We don’t want the truth, we want the fiction. This complaint goes especially to historical movies. Whether it be 10,000 BC or Troy, most movies that take place centuries ago are off the mark by a lot. But that’s the problem; movies that are used to exemplify the problem are often bad for other reasons.
Let’s look at some historically accurate movies: there’s Saving Private Ryan, which is lauded for being accurate. It’s also chock-full of great actors and a great story. We as an audience don’t care for historical accuracy over acting or a story – so neither does Hollywood.
Remember that list of sequels I mentioned earlier? Did you notice how almost all of them weren’t based on original ideas? There isn’t any creativity left in Hollywood, every movie you see is either based on a book, an already-existing movie, or some poor soul’s life story. Why is it that nowadays, we can’t we get any original yet thoroughly enjoyable movies?
Put simply, it’s because we don’t care for them. How many people do you know that actually took their kids to see “Hugo” over “Alvin and the Chipmunks 3”? (Three?!) How many of your own friends do you know who went and saw The King’s Speech?

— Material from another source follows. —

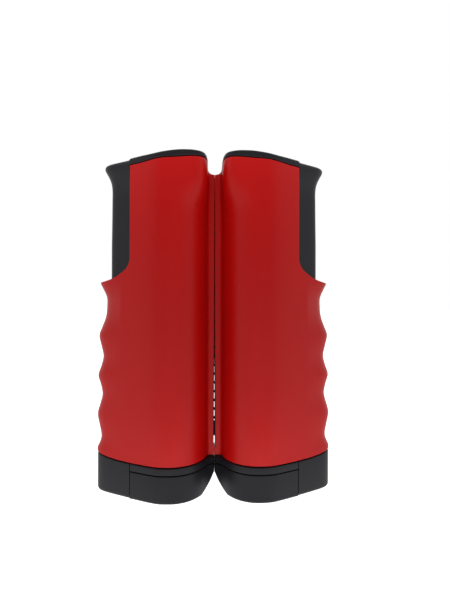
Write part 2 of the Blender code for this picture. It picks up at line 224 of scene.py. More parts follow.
# Thumb slider: its column's and its flange's plan as (u, half depth), the heights over which one flares into
# the other, and its outer end's line as (z, u). Then its foot, and the blocks joined to it by their spans.
COLUMN_U = (46.9, 58.9)
COLUMN_LEVELS = [12.0, 20.0, 60.0, 110.0, 140.0, 155.0]
COLUMN_HOLLOW = [(40.0, 9.3), (46.9, 9.3), (54.8, 4.9), (56.7, 3.2)]
COLUMN_HOLLOW_TOP = 168.0
COLUMN_HALF = [(46.9, 11.2), (52.0, 8.45), (56.6, 5.9), (58.3, 4.5), (58.9, 2.6), (58.9, 0.4)]
FLANGE_HALF = [(46.9, 13.8), (50.0, 12.1), (55.0, 9.4), (59.4, 6.9), (61.6, 4.8), (62.5, 2.4), (62.5, 0.4)]
FLANGE_TIP_U = 62.5
FLANGE_TOP = [(46.9, 185.8), (58.0, 185.1), (61.0, 184.8), (62.5, 184.5)]
FLANGE_ROUND = 1.5
FLANGE_STEPS = 5
FLARE_Z = (164.0, 182.5)
FLARE_TOP = 183.0
FLARE_ROWS = 18
SLIDER_END = [(12.0, 58.7), (138.0, 58.7), (152.0, 58.5), (164.0, 58.4), (171.0, 58.4), (175.5, 59.1)]
SLIDER_END += [(179.0, 60.6), (182.0, 62.3), (183.0, 62.5)]
SLIDER_COLUMNS = 22
FOOT_U = (46.6, 66.8)
FOOT_TOP = 19.35
FOOT_EDGES = (2.4, 0.55)
TONGUE = ((30.0, 48.0), (-8.0, 8.0), (5.0, 9.0))
TONGUE_SLOT = ((29.7, 50.0), (-8.3, 8.3), (4.7, 9.3))
SPRING_TAB = ((39.4, 57.5), (-3.3, 3.3), (113.0, 119.0))
TAB_HOLE_R = 1.8
TAB_HOLE_Z = (100.0, 130.0)

# How far the housing's lower edge and the foot's top bend up towards the nose, as (u, rise). In the housing
# this fades out at the height NOSE_RISE_ENDS.
NOSE_RISE = [(46.0, 0.0), (54.0, 0.25), (60.0, 0.9), (64.0, 1.6), (66.9, 2.4)]
NOSE_RISE_ENDS = 30.0

# Pads, sunk below the jaws' plane in a pocket, with grip ribs between grooves.
PAD_LINE = (8.0, 44.0, 3.0)
PAD_THICKNESS = 1.9
PAD_EDGES = (0.3, 0.3)
PAD_SINK = 0.15
PAD_GLUE = 0.45
POCKET_LINE = (7.7, 44.3, 2.7)
POCKET_EDGES = (0.05, 0.05)
POCKET_OPENS = (10.0, 20.0)
RIB_U = (9.6, 43.2)
RIB_PITCH = 1.8
GROOVE_WIDTH = 0.6
GROOVE_DEPTH = 0.35
GROOVE_REACH = 25.0

# Clamp spring on its rod.
ROD_U = 42.7
ROD_R = 1.5
ROD_FOOT_Z = (17.4, 30.0)
CLAMP_SPRING = {"radius": 2.9, "wire": 0.5, "z": (23.2, 112.3), "turns": 17}
COIL_ANGLE = 60.0

# The net: its hem and tape, the room that they leave before the first and after the last thread, the places
# in plan where it leaves the roll and turns into the run between the posts, the strip that stays halfway
# between them, and half the thickness of its threads and bands.
NET_Z = (30.3, 167.8)
NET_HEM_TOP = 38.8
NET_TAPE_LOW = 156.0
NET_ROOM = (1.8, 1.0)
NET_PITCH = 5.1
NET_PULL = 1700.0
NET_BEND_U = 7.2
NET_LEAVES_ROLL = (12.6, 8.45)
LEAD_UPRIGHTS = (0.3, 0.8)
NET_MIDDLE = 1.0
THREAD = 0.7
BAND = 0.45
HALVINGS = 50

# The wound net's inner and outer radius, its turns with the steps in each, and the angle where it ends.
ROLL_R = (8.3, 13.4)
ROLL_TURNS = 12.6
ROLL_STEPS = 40
ROLL_END = 144.0

# How finely the housing is divided: columns along each stretch of a row, and rows as (low z, high z, count).
LIP_COLUMNS = 10
ROUND_COLUMNS = 26
OUTER_COLUMNS = 34
TOP_ROWS = 16
SHELL_BANDS = [
    (20.15, 21.0, 2),
    (21.0, 112.0, 58),
    (112.0, 118.6, 9),
    (118.8, 122.0, 7),
    (122.0, 136.0, 14),
    (136.0, 170.0, 8),
    (170.0, 178.8, 4),
]

# Screws: the housing's as (u, z), the jaws' and the foot's as (u, y). A stepped hole's heights are its start,
# the head's seat and its end. SCREW_DOME is the head's profile, as (share of radius, height over the seat),
# SCREW_POINT the tip's radius and length, and CROSS the half length and half width of the recess.
SHELL_SCREWS = [(10.4, 26.0), (36.1, 26.0), (10.4, 173.6), (36.1, 173.6)]
JAW_SCREWS = [(24.0, -17.4), (24.0, 17.4)]
FOOT_SCREWS = [(34.5, 0.0), (42.5, 0.0)]
JAW_HOLE_Z = (10.0, 18.7, 24.0)
FOOT_HOLE_Z = (-1.0, 2.2, 6.0)
TONGUE_HOLE_Z = (0.0, 12.0)
SHELL_SCREW_TIP = -7.0
FOOT_SCREW_Z = (2.1, 8.5)
SCREW_SHANK_R = 1.2
SCREW_BITE_R = 1.3
SCREW_HEAD_R = 2.3
SCREW_DOME = [(1.0, 0.0), (1.0, 0.5), (0.93, 0.85), (0.75, 1.1), (0.4, 1.2)]
SCREW_POINT = (0.5, 0.9)
SCREW_PLAY = 0.1
SCREW_SINK = 4.0
CROSS = (1.5, 0.28)
CROSS_DEPTH = 0.7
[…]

When we get news that there’s a movie adaptation of a book or a comic or a videogame that we loved as kids, we’re more excited to see them on the big screen with CGI and A-list actors than we are for “original” movies. But okay – I’ll admit that it’s your right to ask for at least one “original” movie that breaks the Hollywood norm and wows us all with an enjoyable and compelling story. We totally get at least one of those movies each year. In 2009 it was Hangover, in 2010 it was Inception, in 2011 it was Bridesmaids etc., etc. This year, we have Cloud Atlas, which set out to do exactly what we want from a movie. Here’s a movie that breaks every Hollywood norm, is chock full of amazing actors and has stunning visuals. Instead we get complaints about “yellow face” and Wreck-it-Ralph takes the number 1 position at the Box office. What should you take away from all this? Hollywood doesn’t suck, Hollywood is Hollywood – just making movies and having fun. Haters suck. And movies suck because of them.